The old man took a deep breath and his beard was thrust suddenly forward. But for the dog, those men would be helpless. But for the dog, he could turn now, and the woods would swallow him up. In a flash an inspiration was born, a conquering purpose such as must have entered the mind of prehistoric man. He waited, his eyes on the hound.

A dog is nearsighted at best, and Sheriff was old. When he was a short two hundred feet from the tree there came to his nose the smell, not of a trail itself, but of the man who made the trail. He stopped and lifted his head. A moment he stared. Then he raised his grizzled muzzle to the sky and poured out to high heaven the announcement that here in the woods at the end of the trail, standing beside a tree, was a man!

Then he started back, amazed, for this man, instead of climbing the tree, as all men did when he bayed them, was coming straight toward him. His hand was outstretched, his eyes were blazing, and there was a smile on his face. “Old Whiskers!” he was saying. “Hush, now, hush! Hush!” The man had stooped down, his hand still extended. “Come here!” he commanded.

The great hound began to tremble. Those terrible eyes were looking deep into his. They were commanding him, they were pleading, too. He had seen them before, back there in the camp, and he had not forgotten.

He heard behind him another yell. He tried to look back, but the eyes held him. “No!” the man cried sternly then, “Old boy old Whiskers!” He began to pant; the bay he would have uttered died in his throat. Another yell and another, still he did not reply. His tail was tucked now. He was looking at the man wonderingly, beseechingly. His universe was changing, was centring in that man before him, that man who understood.

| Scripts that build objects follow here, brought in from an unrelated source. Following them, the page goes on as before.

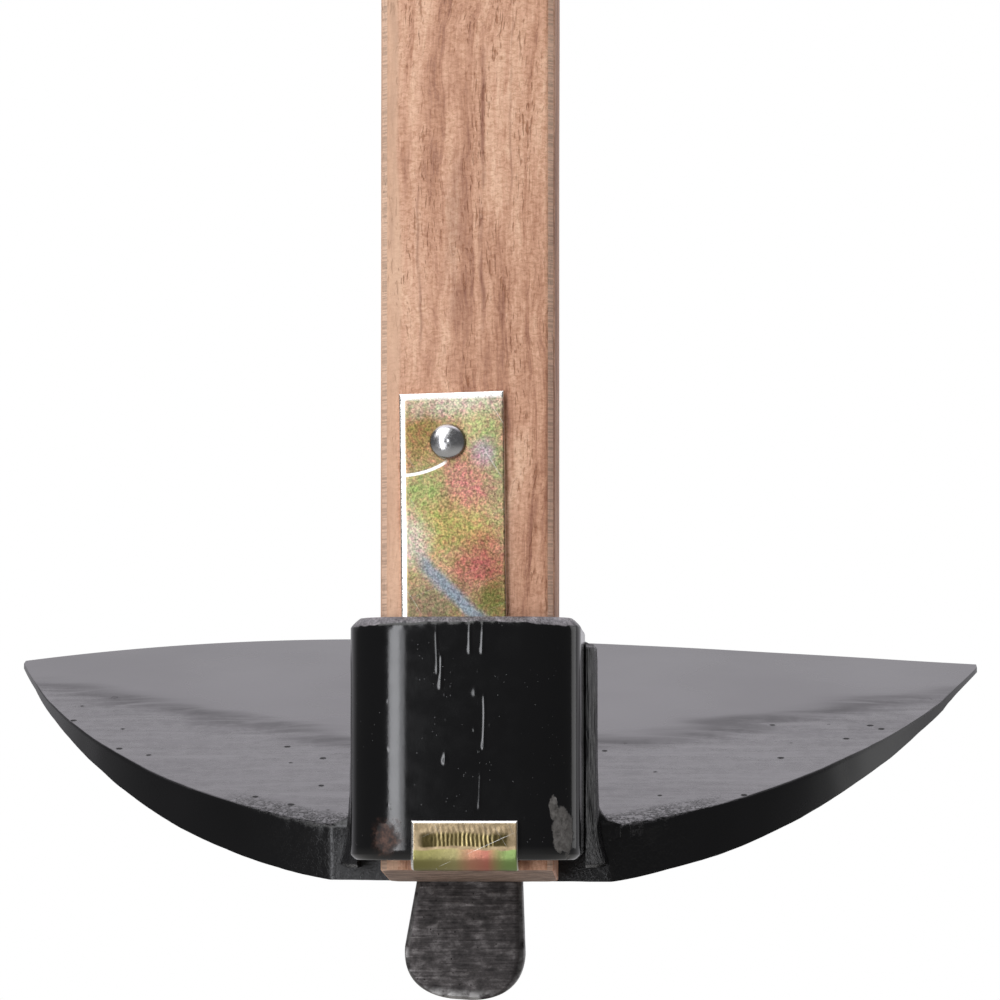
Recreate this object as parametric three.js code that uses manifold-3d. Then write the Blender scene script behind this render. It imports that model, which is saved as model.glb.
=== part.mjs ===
// Draw hoe: a forged half-moon blade with an upturned back wall, a strap welded to that wall to
// make the socket, an oak handle held by a plated strip and a nail in front, and an iron wedge
// driven up from below between the handle and the wall.
// Millimetres. The origin is the centre of the handle's butt face, +Z runs along the handle towards
// the butt, so the head hangs at the bottom, and the blade reaches out towards +Y.
import * as THREE from 'three';
import { mergeVertices } from 'three/addons/utils/BufferGeometryUtils.js';
import Module from 'manifold-3d';

const wasm = await Module();
wasm.setup();

// Space left between two pieces that touch
const GAP = 0.3;

// Handle
const HANDLE_LENGTH = 1050;
const HANDLE_WIDTH = 35;
const HANDLE_DEPTH = 31;
const HANDLE_SWELL = 0.8;
const SWELL_LENGTH = 180;
const HEAD_CHAMFER = 1.7;
const GRIP_WIDTH = 33;
const GRIP_DEPTH = 28;
const GRIP_CHAMFER = 8;
const GRIP_START = 380;
const GRIP_EASING = 300;
const BUTT_BEVEL = 2.5;
const SAW_SLANT = 2.8;
const HANDLE_STEPS = 30;

// Socket strap: a flat bar bent round the front of the handle, its legs welded to the back wall
const STRAP_LIFT = 4.9;
const STRAP_BASE = STRAP_LIFT - HANDLE_LENGTH;
const STRAP_HEIGHT = 48.5;
const STRAP_WALL = 5.1;
const STRAP_CORNER = 10;
const STRAP_CROWN = 0.5;
const STRAP_BEVEL = 1.2;
const STRAP_SLACK = 0.7;
const STRAP_SIDE = -0.4;

// Retaining strip: runs down inside the socket, under the strap and up its front
const STRIP_WIDTH = 21.2;
const STRIP_THICKNESS = 1.8;
const STRIP_RISE = 94.1;
const STRIP_KINK_RISE = 46;
const STRIP_KINK_SIDE = -2.5;
const STRIP_TOP_SIDE = -3.1;
const STRIP_TOP_SLANT = 1.6;
const STRIP_OVERLAP = 1;
const HOOK_RISE = 7.9;
const BEND_STEPS = 6;

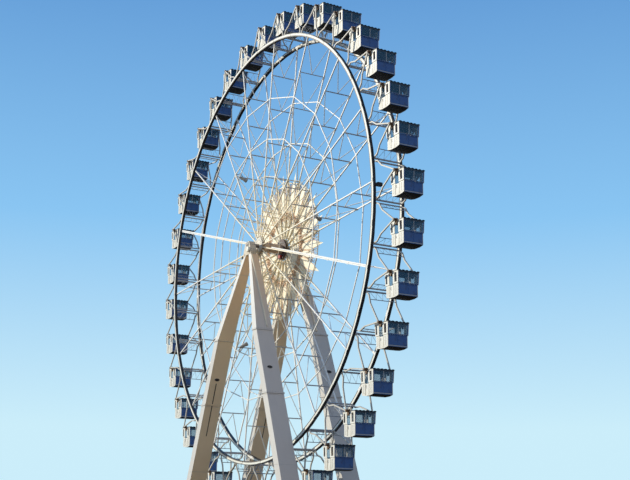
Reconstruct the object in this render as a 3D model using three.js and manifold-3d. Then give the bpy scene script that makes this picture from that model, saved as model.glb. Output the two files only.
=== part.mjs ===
// Ferris wheel, 1:2 scale model of a wheel about 50 m high. All sizes are millimetres of the model.
// The origin is on the ground under the middle of the axle. X is along the wheel's plane,
// Y is along the axle with the front of the wheel at negative Y, and Z is up.
import * as THREE from 'three';
import Module from 'manifold-3d';
import { mergeVertices } from 'three/addons/utils/BufferGeometryUtils.js';

const wasm = await Module();
wasm.setup();

// Driving dimensions
const HUB_HEIGHT = 13350;
const SEAT_GAP = 0.3;
const RIM_RADIUS = 10100;
const RIM_DEPTH = 160;
const RIM_WIDTH = 130;
const RIM_SIDES = 72;
const HALF_GAUGE = 680;
const CABIN_COUNT = 36;
const SPOKE_COUNT = 18;
const SECTION_COUNT = 6;
const FIRST_SPOKE_ANGLE = 6.6;
const PIVOT_RADIUS = 11520;

// Forks that carry the cabins, two from every fork station on the rims
const ARM_Y = 615;
const ARM_WIDTH = 52;
const FORK_BASE_RADIUS = 10160;
const FORK_BASE_OFFSET = 62;
const FORK_BEND_RADIUS = 10425;
const FORK_BEND_OFFSET = 165;
const KNEE_RADIUS = 10650;
const KNEE_OFFSET = 455;

// Spokes, whose chords stand closer together than the rims
const CHORD_Y = 638;
const CHORD_WIDTH = 50;
const CROSS_BAR_WIDTH = 38;
const CROSS_BAR_STATIONS = [5 / 6, 4 / 6, 3 / 6, 2 / 6];
const TIE_WIDTH = 40;
const TIE_STATIONS = [0.717, 0.517];

// Hub and axle
const FLANGE_RADIUS = 400;
const FLANGE_THICKNESS = 150;
const DRUM_RADIUS = 225;
const BRAKE_DISC_RADIUS = 500;
const BRAKE_DISC_Y = 520;
const BRAKE_DISC_THICKNESS = 50;
const AXLE_RADIUS = 100;
const AXLE_SIDES = 36;
const BEARING_CLEARANCE = 0.4;
const AXLE_END = 1310;

// Star panel on the back chords
const STAR_DISC_RADIUS = 3280;
const STAR_TIP_RADIUS = 3770;
const STAR_HOLE_RADIUS = 540;
const STAR_THICKNESS = 20;
const STAR_POINT_HALF_ANGLE = 2.8;

// Cabins, measured from the pivot on the cabin's top
const ROOF_TOP = 5;
const ROOF_THICKNESS = 45;
const ROOF_X = 480;
const ROOF_Y = 515;
const EAVES_X = 462;
const EAVES_Y = 492;
const BELT_Z = -510;
const BELT_X = 436;
const BELT_Y = 480;
const TUB_X = 409;
const TUB_Y = 455;
const CHAMFER_Z = -975;
const CHAMFER_X = 235;
const FLOOR_Z = -1020;
const WALL = 30;
const OPENING_X = 370;
const OPENING_Y = 412;
const WINDOW_TOP = -85;
const WINDOW_BOTTOM = -450;
const BEARING_HALF_X = 75;
const BEARING_TOP = 60;
const BEARING_BOTTOM = -130;
const BEARING_Y = 535;
const PIN_RADIUS = 24;
const PIN_SIDES = 6;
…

Again the yells, and now, beyond the opening behind, the faint crash of running footsteps. His hair rose on his back with rage. His world had turned about. Those were his enemies coming. All the loyalty of his dog’s soul had gone out to this man who understood, all his hatred to those who never had. He started to turn about. He would meet them in the opening. He would rush at them.

“No!” cried the man who understood.

When he looked at Tom once more the miracle of ages past had been repeated; the man saw in the eyes of the dog, trust, humility, undying devotion. His voice trembled for the first time.

“Old Whiskers,” he said gently. “Old Gray Whiskers! Quick now!”

The pursuing guards never knew why the woods ahead of them grew suddenly silent, why the tree-bay of the bloodhound that had sounded once clear and unmistakable sounded no more, though as they ran they filled the morning with their yells. They did not see the great hound go trembling to the man. They did not see the old man for just a second catch the massive head between his hands.

They did not see the two turn and disappear, swiftly, silently, into the undergrowth that grew densely behind the open space and the giant sycamore tree.

When, all out of breath, they reached the spot from whence had proceeded the solitary tree-bay, they looked about at vacant woods. Frantically they searched the undergrowth, shotguns ready, calling to each other in their excitement. Man and dog had vanished as if they had never been.

But Simmons did not believe in miracles. “The old devil killed the dog!” he cried. “He had a knife about him. But where’s the blood and where’s the body?”

They hurried here and there as they glimpsed red spots, only to find a leaf killed by the sun and fallen before season, or a bush reddened by berries.

“We miscalculated the spot,” swore Simmons. “It wasn’t here it happened.”

And he sat down out of breath and leaned his burly back against the trunk of a giant sycamore tree.

The sun was dropping over the mountains when the two guards, empty-handed, got back to camp. The valleys lay in shadow, but far up in the enormous folds of the Tennessee mountains its last crimson rays shone on a bearded old man trudging along a narrow road toward the west.

He looked weary and footsore and his clothes were torn by briers. But his face was alight, as if with anticipation of to-morrow. Now and then he spoke. And behind him a great, strange-looking, long-eared hound lifted his head, as if drinking in the sound of his voice.